Ciertamente, el día había pasado volando de nuevo. De norte a sur y de este a oeste. Intentamos cubrir la mayor extensión territorial posible, pero con toda seguridad sabíamos que no habíamos cubierto todo aún. Del Palacio de Buckinhgam al distrito financiero pasando por el Tower Bridge y habiendo visitado la exposición de las joyas de la corona, sólo por mencionar algunas de nuestras paradas a lo largo del día. Pero lo mejor estaba aún por suceder, pues en el pequeño estudio nos reunimos a intercambiar los regalos de cumpleaños.

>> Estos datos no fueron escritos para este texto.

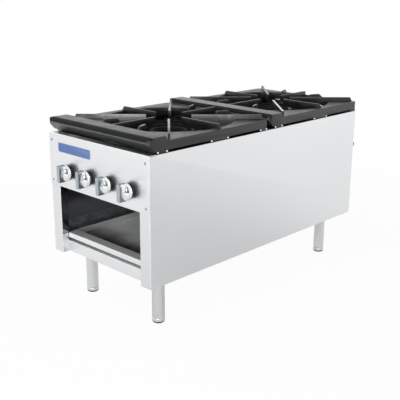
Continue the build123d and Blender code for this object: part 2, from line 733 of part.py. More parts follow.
def back_screws():
    """Pan-head screws that hold the back panel."""
    with BuildPart() as piece:
        for x in (-217, 217):
            for z in (200, 330, 460):
                rod((x, half_depth - SHEET, z), (x, half_depth, z), 2.0)
                with BuildSketch(Plane(origin=(x, half_depth, z), z_dir=(0, 1, 0))):
                    Circle(4.5)
                extrude(amount=2.4, taper=18)
    keep(piece, "back_panel_screws")


side_panel(-1, "left_side_panel")
side_panel(1, "right_side_panel")
back_panel()
bottom_rail(True, "front_bottom_rail")
bottom_rail(False, "rear_bottom_rail")
leg_channel(LEG_FRONT_Y, "front_leg_channel")
leg_channel(LEG_REAR_Y, "rear_leg_channel")
centre_rail()
tray_runner(-1, "left_tray_runner")
tray_runner(1, "right_tray_runner")
drip_tray()
control_panel()
panel_screws()
badge_plate()
knob_bezels()
for number, knob_x in enumerate(knob_xs, start=1):
    knob(knob_x, f"knob_{number}")
    valve_stem(knob_x, f"valve_stem_{number}")
    valve_body(knob_x, number <= 2, f"valve_body_{number}")
manifold()
manifold_cap()
manifold_elbow()
inlet_pipe()
manifold_brackets()
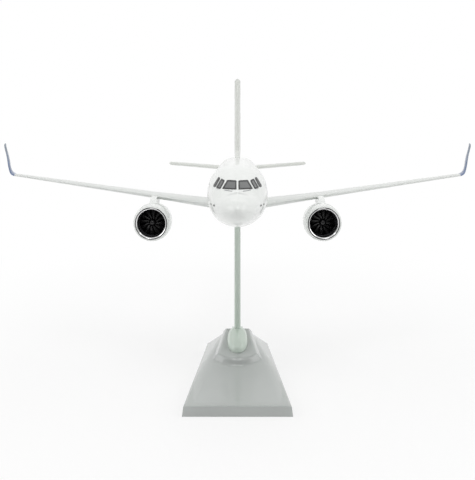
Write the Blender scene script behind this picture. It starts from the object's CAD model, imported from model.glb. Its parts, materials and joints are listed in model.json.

Al final del día, el festejo era para todos. Yo ofrecí libros de Astérix y Obélix, así como vinagres aromatizados con frutas y vainilla. Algo totalmente fuera de lo común, pero que con seguridad engalanarían las comidas y cenas de nuestras queridas amigas. Por el otro lado, a mí me honraron con un costalito de especies hindúes que aún no he tenido la valentía de preparar porque no sé cómo, pero que prometo hacerlo en los próximos días; una pashmina de colores muy vivos y de gran utilidad para mi actual lugar de residencia donde uno ha de cubrirse el cuello por más de 200 días del año y un añorado Paddington Bear de peluche junto con su libro de cuentos que me remontó a la infancia y a esas lecturas nocturnas con mi madre al lado antes de dormir.

Algo debo estar haciendo bien para merecer tanto amor. Pues apenas vamos a la mitad, pensé.

Y en efecto, así fue. La hazaña turística continuó al día siguiente con el entreacto de fiesta de cumpleaños. Una cena sui géneris para alguien que claramente no cumplía 10 años de edad, pero cuyo antojo fue satisfecho por los encargados del festejo – un hot dog que no fuera servido en baguette como lo hacen en Francia- y un musical como sólo pueden lograrlo aquí y en Broadway. Cantamos, reímos y aplaudimos al ritmo de los clásicos de Freddy Mercury y Queen. Por cierto, acabo de enterarme que va a presentarse en México en febrero próximo. Si pueden, véanla: We will Rock You

A la mañana siguiente el viaje había llegado ya a su fin, y a pesar de que había amanecido lloviendo poco a poco el sol consiguió salir a despedirse de mí de su escondite en las nubes. Un desayuno muy ad hoc antes de tomar el tren disfruté de la grata compañía y me dispuse a emprender camino hacia mi asiento en el tren de alta velocidad que ha dejado de ser un extraño ante mis ojos. No obstante, esta vez lo haría sola, pues mi acompañante de aventuras tuvo que regresar antes a París para cumplir con responsabilidades laborales. Lo extrañé las últimas horas de la aventura, pero aproveché tener dos asientos en el viaje de regreso… sí, ese en el que escribí mi reflexión cumpleañera.

De vuelta ya en casa sonrío y agradezco la oportunidad de haber podido pasar unos días en una ciudad que me enamoró en poco más de 72 horas. Quiero volver a ella y recorrerla de nuevo para descubrir nuevos recovecos; nuevos para mí, pues.

¡Gracias Londres por haberme hecho caer rendida a tus pies!